■ **Exercise aim**: For the material that follows, return exactly the lines from the one with "Write part 3" through the one with "return np.stack([centre[0] +", both ends included.
---*---
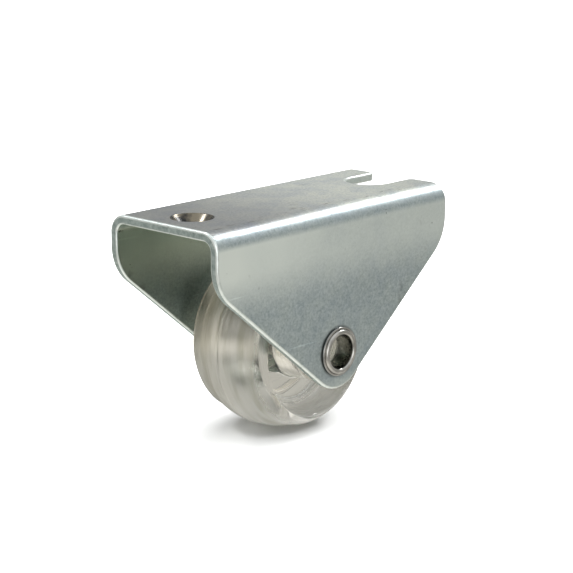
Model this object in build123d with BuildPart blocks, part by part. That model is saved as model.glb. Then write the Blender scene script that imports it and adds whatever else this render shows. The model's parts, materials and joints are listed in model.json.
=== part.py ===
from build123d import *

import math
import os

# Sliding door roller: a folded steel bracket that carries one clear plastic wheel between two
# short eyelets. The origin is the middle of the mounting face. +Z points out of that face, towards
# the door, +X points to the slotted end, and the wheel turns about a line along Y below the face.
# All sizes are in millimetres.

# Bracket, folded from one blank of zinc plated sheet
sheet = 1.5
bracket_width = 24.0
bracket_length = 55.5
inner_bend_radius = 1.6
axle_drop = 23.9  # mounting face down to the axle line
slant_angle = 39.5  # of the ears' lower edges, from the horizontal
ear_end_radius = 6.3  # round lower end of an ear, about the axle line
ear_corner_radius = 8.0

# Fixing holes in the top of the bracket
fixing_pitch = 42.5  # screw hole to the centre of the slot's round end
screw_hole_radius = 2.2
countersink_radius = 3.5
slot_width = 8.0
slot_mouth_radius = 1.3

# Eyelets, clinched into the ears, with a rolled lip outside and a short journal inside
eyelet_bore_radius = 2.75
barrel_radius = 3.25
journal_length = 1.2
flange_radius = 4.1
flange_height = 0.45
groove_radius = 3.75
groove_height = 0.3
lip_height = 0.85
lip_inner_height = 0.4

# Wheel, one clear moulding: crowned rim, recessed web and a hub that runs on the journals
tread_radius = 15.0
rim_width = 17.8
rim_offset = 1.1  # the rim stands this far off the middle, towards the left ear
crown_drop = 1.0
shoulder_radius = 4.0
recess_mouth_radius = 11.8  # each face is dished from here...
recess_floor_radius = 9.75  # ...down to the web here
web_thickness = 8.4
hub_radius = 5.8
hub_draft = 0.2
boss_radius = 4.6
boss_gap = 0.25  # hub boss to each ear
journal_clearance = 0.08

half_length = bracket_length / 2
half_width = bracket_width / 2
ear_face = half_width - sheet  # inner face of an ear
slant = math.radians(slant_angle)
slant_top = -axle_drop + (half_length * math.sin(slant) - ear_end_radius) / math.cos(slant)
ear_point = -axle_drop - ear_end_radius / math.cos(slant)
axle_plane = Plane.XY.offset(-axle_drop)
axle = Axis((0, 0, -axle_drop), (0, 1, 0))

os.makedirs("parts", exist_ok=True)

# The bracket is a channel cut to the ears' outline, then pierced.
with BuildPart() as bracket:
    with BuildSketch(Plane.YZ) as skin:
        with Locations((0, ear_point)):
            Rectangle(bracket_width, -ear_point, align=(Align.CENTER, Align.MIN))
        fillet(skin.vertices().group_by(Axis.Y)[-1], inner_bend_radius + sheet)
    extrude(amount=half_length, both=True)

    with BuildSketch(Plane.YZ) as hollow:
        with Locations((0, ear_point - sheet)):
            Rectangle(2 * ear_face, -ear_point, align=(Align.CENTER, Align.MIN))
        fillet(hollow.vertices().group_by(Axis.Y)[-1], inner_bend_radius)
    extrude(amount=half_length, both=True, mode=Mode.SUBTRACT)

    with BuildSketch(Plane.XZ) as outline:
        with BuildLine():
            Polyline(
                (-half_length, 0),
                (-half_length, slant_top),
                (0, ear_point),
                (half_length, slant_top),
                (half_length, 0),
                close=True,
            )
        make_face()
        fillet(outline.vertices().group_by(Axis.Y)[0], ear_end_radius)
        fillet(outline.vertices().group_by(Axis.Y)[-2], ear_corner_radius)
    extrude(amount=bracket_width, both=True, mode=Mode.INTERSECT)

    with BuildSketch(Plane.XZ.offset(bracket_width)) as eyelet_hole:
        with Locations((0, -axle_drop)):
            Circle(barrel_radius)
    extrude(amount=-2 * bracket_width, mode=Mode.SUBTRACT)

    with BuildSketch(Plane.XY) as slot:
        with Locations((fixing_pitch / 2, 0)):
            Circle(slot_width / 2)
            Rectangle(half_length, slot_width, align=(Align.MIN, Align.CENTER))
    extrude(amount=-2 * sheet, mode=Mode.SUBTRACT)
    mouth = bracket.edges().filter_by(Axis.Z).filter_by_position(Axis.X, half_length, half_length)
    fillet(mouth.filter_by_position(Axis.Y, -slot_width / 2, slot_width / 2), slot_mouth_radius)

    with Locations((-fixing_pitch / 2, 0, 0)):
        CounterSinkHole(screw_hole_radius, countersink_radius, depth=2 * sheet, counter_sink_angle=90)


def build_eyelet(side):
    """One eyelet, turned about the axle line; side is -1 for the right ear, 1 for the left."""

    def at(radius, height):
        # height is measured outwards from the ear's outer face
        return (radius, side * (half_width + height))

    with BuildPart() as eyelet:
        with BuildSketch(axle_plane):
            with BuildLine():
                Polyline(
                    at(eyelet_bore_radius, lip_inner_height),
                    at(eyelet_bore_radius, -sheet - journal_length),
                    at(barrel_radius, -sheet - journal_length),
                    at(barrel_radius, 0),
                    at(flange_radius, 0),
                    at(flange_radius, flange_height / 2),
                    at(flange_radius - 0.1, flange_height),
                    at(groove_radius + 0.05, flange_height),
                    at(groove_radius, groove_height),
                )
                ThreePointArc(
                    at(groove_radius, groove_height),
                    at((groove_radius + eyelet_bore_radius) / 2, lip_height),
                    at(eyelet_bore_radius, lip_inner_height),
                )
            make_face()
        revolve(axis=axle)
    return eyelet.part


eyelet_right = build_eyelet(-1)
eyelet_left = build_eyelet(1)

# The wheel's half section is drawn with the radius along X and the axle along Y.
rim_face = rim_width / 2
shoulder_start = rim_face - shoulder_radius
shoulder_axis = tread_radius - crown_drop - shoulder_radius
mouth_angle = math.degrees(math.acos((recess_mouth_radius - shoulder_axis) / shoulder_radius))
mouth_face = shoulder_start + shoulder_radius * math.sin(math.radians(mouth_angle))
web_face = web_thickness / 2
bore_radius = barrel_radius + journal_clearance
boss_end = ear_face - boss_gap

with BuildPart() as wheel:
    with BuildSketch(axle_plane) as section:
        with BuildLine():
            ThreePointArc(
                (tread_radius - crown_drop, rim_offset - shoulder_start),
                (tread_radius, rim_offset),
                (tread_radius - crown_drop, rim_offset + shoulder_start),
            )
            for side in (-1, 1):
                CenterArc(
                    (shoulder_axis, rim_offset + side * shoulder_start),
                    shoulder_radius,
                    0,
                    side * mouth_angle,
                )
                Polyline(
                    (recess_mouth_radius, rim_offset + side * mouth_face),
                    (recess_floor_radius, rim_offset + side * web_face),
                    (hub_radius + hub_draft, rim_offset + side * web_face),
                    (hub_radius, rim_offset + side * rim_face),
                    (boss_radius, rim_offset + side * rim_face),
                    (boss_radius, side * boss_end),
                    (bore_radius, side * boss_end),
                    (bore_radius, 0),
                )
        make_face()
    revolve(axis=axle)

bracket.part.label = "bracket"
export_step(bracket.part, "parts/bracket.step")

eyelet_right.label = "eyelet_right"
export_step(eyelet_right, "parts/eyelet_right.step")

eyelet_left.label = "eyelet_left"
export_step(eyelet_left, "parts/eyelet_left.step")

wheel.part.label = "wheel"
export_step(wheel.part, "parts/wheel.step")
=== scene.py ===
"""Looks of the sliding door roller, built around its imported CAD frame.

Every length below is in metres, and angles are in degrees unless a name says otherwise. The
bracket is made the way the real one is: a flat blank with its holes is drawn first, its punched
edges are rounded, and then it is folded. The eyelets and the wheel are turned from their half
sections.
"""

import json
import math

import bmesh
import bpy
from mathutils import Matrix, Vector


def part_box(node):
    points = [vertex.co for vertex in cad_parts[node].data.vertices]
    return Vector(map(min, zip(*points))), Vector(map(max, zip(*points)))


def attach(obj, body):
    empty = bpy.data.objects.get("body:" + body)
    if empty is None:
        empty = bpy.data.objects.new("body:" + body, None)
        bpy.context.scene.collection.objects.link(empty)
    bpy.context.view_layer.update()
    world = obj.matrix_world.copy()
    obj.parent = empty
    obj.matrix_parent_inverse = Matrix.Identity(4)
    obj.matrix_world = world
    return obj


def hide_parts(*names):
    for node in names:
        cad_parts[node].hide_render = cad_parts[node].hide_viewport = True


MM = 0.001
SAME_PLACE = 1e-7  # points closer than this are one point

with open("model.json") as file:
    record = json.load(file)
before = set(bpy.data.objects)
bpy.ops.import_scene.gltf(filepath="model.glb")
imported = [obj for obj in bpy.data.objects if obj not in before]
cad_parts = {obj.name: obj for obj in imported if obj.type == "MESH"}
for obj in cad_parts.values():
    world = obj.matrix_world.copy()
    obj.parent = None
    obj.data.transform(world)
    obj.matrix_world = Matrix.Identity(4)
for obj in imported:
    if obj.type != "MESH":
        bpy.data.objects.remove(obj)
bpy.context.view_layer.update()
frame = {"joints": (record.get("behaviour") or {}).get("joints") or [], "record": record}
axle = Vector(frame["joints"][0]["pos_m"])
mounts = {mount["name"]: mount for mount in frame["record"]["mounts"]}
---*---
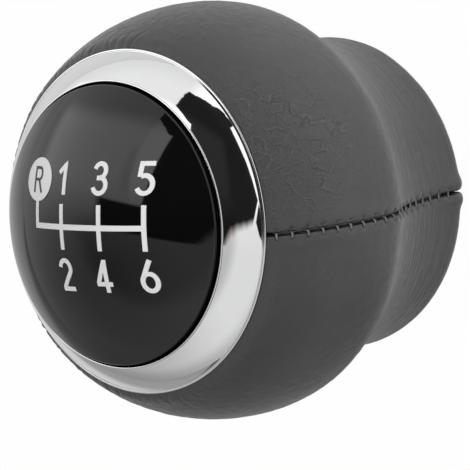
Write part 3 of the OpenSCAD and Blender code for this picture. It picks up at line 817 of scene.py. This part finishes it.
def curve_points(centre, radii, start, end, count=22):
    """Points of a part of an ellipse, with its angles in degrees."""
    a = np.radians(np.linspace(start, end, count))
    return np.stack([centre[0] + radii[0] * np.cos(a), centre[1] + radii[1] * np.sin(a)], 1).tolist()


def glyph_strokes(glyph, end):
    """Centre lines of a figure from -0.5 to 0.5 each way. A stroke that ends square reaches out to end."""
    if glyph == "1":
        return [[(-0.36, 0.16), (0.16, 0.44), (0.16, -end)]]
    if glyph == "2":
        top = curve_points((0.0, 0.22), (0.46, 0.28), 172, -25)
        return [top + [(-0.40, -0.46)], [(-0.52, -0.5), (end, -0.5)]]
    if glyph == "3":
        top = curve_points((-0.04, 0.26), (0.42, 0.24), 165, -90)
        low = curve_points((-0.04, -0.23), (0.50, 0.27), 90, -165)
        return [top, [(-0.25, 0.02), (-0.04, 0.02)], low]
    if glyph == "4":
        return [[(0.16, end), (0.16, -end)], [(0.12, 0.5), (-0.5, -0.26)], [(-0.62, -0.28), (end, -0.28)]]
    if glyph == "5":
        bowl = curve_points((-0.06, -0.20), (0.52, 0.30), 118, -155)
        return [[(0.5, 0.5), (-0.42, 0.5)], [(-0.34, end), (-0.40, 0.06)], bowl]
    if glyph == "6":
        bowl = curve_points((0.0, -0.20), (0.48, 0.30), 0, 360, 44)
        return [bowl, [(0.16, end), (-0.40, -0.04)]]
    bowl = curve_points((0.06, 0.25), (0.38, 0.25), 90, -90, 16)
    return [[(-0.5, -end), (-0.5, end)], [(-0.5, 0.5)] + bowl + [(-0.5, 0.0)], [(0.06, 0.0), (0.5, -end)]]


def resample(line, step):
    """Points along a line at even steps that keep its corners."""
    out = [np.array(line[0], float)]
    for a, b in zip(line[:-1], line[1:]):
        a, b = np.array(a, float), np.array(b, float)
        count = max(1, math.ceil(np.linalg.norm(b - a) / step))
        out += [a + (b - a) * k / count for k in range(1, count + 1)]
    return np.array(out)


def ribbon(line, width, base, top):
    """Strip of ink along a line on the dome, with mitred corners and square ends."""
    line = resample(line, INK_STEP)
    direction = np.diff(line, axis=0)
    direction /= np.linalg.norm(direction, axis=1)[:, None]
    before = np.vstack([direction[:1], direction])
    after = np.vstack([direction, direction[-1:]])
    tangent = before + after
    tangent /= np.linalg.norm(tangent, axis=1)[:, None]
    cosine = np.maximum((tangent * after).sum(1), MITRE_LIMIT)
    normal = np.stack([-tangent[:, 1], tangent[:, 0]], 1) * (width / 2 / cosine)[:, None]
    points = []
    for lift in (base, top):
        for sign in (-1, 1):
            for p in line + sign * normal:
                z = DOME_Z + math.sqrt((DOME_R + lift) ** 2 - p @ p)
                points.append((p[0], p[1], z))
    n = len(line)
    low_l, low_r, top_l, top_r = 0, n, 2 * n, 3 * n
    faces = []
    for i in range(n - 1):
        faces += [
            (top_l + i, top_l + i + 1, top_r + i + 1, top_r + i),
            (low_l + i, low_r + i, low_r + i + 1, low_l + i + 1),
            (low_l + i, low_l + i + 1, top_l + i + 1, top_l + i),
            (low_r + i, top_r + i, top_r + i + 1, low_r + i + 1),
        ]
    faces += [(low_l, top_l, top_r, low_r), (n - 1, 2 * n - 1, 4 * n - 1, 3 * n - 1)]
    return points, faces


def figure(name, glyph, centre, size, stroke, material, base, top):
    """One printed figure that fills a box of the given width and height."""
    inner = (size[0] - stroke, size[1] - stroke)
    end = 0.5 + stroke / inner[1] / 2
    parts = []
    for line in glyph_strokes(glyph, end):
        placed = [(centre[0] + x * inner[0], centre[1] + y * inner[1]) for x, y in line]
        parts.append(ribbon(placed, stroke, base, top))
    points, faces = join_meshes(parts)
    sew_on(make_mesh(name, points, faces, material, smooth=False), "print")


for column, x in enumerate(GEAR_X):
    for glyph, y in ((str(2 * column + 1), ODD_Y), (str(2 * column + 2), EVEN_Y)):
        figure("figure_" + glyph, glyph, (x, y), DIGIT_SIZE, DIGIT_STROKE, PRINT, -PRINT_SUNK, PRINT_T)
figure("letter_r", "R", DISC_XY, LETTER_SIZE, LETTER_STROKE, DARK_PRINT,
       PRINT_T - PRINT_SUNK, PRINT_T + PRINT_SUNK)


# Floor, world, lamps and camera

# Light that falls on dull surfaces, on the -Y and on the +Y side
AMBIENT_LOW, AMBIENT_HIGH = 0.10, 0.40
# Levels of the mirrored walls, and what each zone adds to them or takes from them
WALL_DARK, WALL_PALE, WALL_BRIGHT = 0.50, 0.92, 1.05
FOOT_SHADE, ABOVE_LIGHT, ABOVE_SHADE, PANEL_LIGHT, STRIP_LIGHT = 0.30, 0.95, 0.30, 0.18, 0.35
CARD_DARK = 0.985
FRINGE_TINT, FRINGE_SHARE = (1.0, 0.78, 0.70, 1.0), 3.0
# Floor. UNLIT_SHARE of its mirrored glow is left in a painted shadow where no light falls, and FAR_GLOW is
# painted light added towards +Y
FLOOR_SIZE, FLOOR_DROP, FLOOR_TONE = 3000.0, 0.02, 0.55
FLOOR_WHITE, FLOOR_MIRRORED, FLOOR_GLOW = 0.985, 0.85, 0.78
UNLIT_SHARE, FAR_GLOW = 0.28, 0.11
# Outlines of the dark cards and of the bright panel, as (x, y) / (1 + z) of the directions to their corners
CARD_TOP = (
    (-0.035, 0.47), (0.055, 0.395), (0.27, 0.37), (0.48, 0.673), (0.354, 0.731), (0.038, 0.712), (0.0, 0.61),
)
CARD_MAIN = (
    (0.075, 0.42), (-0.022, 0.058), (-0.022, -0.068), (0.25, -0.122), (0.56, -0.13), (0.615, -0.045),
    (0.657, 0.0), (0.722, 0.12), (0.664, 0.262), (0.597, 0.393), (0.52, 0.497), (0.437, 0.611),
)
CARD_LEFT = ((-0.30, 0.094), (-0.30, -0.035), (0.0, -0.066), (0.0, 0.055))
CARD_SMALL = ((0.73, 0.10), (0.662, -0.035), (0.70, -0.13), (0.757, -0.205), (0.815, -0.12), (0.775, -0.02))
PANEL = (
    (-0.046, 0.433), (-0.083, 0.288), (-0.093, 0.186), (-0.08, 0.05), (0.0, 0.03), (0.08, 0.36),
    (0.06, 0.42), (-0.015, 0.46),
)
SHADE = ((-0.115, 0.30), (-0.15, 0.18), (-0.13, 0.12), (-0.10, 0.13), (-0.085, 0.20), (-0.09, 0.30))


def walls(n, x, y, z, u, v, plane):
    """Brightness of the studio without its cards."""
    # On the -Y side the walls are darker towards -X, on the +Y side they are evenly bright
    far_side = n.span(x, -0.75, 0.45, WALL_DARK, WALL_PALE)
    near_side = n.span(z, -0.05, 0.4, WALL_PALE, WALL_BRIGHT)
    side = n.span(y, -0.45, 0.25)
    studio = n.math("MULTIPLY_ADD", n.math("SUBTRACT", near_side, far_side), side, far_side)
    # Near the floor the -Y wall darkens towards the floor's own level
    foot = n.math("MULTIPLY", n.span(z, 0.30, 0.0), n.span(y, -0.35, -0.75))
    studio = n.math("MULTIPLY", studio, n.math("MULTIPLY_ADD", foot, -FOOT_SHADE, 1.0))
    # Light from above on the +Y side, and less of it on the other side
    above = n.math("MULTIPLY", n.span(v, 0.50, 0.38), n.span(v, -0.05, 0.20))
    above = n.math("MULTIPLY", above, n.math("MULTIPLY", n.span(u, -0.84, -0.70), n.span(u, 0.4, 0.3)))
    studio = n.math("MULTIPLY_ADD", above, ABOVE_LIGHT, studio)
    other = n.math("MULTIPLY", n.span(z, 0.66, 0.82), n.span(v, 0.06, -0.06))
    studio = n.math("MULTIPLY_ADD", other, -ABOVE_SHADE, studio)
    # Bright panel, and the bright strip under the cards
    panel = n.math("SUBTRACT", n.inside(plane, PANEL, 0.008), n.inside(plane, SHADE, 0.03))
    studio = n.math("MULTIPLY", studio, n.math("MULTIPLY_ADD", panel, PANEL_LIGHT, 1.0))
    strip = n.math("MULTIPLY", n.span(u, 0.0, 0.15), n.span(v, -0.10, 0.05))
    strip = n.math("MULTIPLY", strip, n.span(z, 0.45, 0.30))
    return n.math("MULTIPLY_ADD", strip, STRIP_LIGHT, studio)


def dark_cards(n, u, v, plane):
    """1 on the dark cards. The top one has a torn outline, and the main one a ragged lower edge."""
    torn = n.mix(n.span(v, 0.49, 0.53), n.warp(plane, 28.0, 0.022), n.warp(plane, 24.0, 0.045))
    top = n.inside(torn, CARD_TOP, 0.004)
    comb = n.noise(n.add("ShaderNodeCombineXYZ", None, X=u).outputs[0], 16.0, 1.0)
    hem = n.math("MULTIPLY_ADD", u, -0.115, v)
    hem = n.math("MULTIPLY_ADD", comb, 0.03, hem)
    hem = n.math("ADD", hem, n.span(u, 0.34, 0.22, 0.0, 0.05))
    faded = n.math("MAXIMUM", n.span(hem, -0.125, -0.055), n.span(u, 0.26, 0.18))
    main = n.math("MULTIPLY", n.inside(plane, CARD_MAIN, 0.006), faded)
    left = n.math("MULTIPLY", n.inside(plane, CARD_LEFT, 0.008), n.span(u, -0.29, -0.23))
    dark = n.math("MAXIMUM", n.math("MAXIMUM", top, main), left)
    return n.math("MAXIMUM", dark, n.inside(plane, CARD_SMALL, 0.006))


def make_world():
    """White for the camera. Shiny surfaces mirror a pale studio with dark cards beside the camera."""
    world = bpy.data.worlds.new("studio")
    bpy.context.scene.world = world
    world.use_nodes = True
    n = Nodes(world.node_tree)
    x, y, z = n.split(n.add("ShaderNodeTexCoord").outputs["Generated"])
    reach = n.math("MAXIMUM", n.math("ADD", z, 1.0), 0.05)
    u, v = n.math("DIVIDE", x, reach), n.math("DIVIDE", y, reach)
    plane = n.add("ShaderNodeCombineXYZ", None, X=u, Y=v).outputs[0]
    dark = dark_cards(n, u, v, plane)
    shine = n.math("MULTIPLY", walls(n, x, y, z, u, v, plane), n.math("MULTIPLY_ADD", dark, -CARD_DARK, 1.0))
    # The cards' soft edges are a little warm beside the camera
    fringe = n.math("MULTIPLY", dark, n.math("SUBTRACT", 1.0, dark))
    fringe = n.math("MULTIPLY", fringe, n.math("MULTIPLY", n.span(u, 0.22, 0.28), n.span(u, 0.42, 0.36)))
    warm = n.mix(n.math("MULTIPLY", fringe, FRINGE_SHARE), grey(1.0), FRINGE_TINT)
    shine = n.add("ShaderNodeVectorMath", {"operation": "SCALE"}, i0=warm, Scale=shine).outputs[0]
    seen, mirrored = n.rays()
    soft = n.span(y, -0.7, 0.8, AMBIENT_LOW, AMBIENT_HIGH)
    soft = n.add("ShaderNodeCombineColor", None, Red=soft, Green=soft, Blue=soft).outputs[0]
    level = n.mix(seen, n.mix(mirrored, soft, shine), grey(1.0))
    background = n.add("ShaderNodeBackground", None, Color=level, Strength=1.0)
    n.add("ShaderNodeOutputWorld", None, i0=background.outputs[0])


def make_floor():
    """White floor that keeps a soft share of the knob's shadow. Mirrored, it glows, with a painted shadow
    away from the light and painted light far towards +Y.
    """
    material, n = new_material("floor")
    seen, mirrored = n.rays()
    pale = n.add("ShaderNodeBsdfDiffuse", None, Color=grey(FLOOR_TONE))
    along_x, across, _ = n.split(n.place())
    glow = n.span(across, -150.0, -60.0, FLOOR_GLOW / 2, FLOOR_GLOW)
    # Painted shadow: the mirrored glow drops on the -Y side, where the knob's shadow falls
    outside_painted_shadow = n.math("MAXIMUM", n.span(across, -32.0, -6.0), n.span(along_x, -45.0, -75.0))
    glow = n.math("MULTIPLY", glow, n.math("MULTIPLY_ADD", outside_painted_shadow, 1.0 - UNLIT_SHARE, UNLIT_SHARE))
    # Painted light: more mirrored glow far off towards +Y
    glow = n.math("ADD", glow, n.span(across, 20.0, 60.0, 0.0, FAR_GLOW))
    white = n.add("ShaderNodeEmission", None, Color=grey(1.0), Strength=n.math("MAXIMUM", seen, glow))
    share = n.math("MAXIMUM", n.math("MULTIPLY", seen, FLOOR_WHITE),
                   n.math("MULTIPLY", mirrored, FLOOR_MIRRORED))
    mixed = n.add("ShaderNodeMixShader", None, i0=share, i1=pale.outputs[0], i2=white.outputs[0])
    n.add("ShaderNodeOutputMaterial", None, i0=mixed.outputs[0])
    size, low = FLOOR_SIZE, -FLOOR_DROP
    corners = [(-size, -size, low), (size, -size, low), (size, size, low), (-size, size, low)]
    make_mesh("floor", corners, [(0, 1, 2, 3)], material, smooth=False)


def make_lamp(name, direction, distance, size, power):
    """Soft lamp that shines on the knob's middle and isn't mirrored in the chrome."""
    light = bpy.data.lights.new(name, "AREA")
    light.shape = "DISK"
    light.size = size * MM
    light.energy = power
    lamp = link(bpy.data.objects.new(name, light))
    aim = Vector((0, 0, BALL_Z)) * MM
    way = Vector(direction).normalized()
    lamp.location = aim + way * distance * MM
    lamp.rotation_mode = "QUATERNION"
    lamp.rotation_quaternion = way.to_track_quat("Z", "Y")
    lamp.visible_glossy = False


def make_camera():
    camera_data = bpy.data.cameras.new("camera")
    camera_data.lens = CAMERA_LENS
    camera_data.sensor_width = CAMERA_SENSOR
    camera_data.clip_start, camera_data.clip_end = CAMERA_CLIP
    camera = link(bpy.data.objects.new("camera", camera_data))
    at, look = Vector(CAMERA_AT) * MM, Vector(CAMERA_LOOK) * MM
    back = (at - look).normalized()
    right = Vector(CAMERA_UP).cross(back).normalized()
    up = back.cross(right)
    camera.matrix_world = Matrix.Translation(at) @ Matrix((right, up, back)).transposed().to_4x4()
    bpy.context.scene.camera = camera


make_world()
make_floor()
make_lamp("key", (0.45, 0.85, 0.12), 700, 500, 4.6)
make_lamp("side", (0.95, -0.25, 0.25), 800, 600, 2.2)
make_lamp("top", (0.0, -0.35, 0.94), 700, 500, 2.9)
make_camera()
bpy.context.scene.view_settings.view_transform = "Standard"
---*---
■ **Reply to the task**:
Write part 3 of the OpenSCAD and Blender code for this picture. It picks up at line 817 of scene.py. This part finishes it.
def curve_points(centre, radii, start, end, count=22):
    """Points of a part of an ellipse, with its angles in degrees."""
    a = np.radians(np.linspace(start, end, count))
    return np.stack([centre[0] + radii[0] * np.cos(a), centre[1] + radii[1] * np.sin(a)], 1).tolist()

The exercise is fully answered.